One of the benefits of work camping is that you get to explore new areas. We like to go on hikes, visit new cities or tourist attractions, try new restaurants, just do as many things as we can. Sarge can go on most hikes with us, but you can’t just take bottled water like we would normally do. You also have to take a bowl. Right now we’re looking at getting a collapsible bowl. I saw this one online and was thinking about getting it, but haven’t quite decided yet.
We like that it has the carabiner so that it could hook to a backpack or belt or something. It would be much better if he could carry it himself. We also carry the doggie poop bags.
The bad part about this is that we can’t decide to just stay overnight somewhere on a whim like we would like to do.
Another consideration is veterinarian care.
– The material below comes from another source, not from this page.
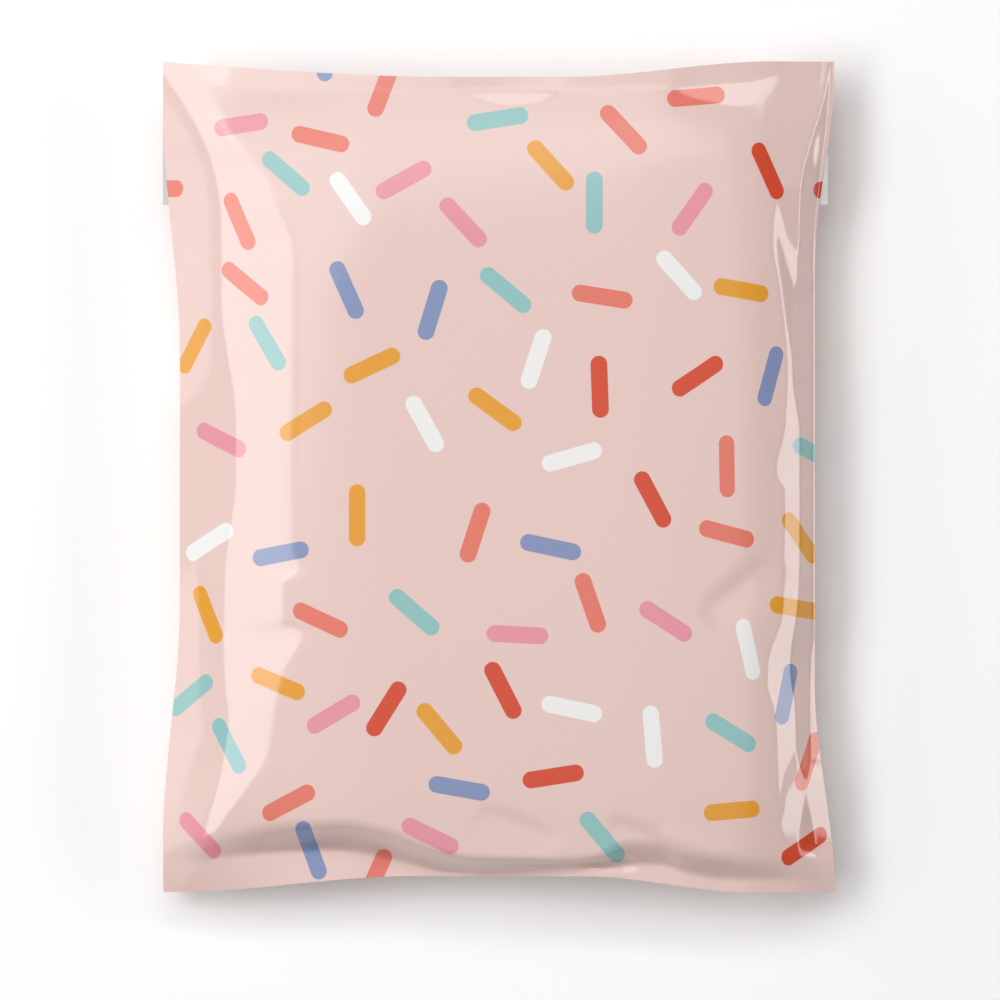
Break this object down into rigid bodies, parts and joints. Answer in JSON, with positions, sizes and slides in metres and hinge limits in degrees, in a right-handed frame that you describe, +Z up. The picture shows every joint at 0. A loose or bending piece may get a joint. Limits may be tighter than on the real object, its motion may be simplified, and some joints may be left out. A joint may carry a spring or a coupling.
{
  "type": "poly mailer bag",
  "caption": "Sealed, filled plastic mailing bag lying on its back, with welded sides, a folded bottom and a glued flap folded over to the back.",
  "frame": {"origin": "on the floor, under the middle of the bag", "axes": "+X across the bag, +Y from the bottom fold to the top fold, +Z up out of the printed front"},
  "size_m": [0.254, 0.314, 0.04],
  "materials": {
    "printed_film": "glossy printed polyethylene film, pale pink with short round-ended dashes in red, coral, orange, pink, teal, blue and white"
  },
  "bodies": {
    "root": {"mailer_bag": "printed_film"}
  },
  "joints": []
}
We’ve found the best we can do is try to get recommendations from local people on where to take him when shots are due or an illness develops. Recently, we had to find an after-hours vet because of a sudden illness and the one we found online was an hour away, but if we were more knowledgeable we may found one closer.
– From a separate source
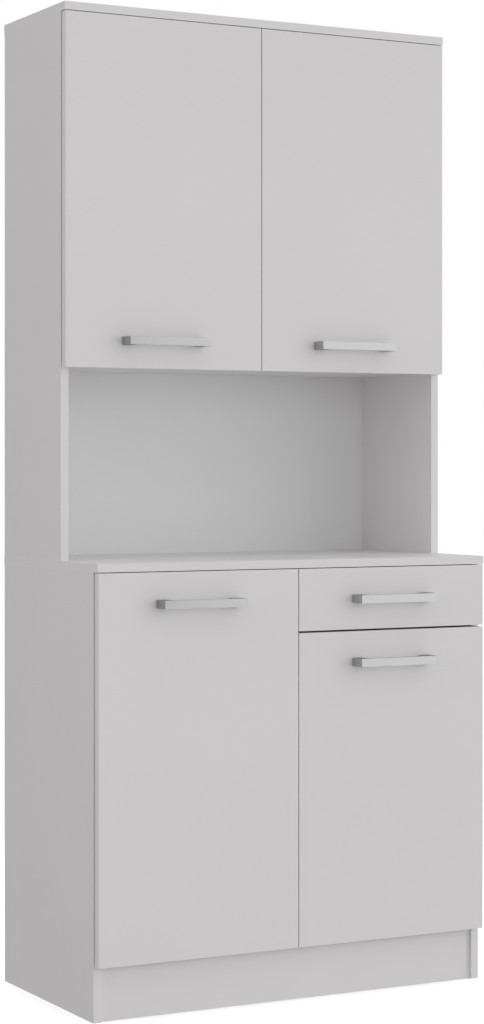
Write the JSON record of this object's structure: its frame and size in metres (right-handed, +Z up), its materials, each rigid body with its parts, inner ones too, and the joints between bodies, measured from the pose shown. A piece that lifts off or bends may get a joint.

Our dog is 10 years old, and we would not dream of getting rid of him. But we’ve agreed, as long as we’re traveling we will not have another pet. Instead of being resentful of having him or not doing things we would like to do we decided to bite the bullet and pay to board him whenever we wanted to go somewhere. We also board him when we have company stay with us. He just takes up so much room. One of the first things we did was check out a few boarding facilities. So now, when we want to go somewhere, we try to make it a two-day outing so we can board him and go to several places. It does get a little costly, though.
My intent with this post is not to discourage you from traveling or work camping with your pets. I just want you to know that some planning ahead is going to be required. So, plan ahead, just go, and enjoy your adventure whether it’s work camping or just traveling.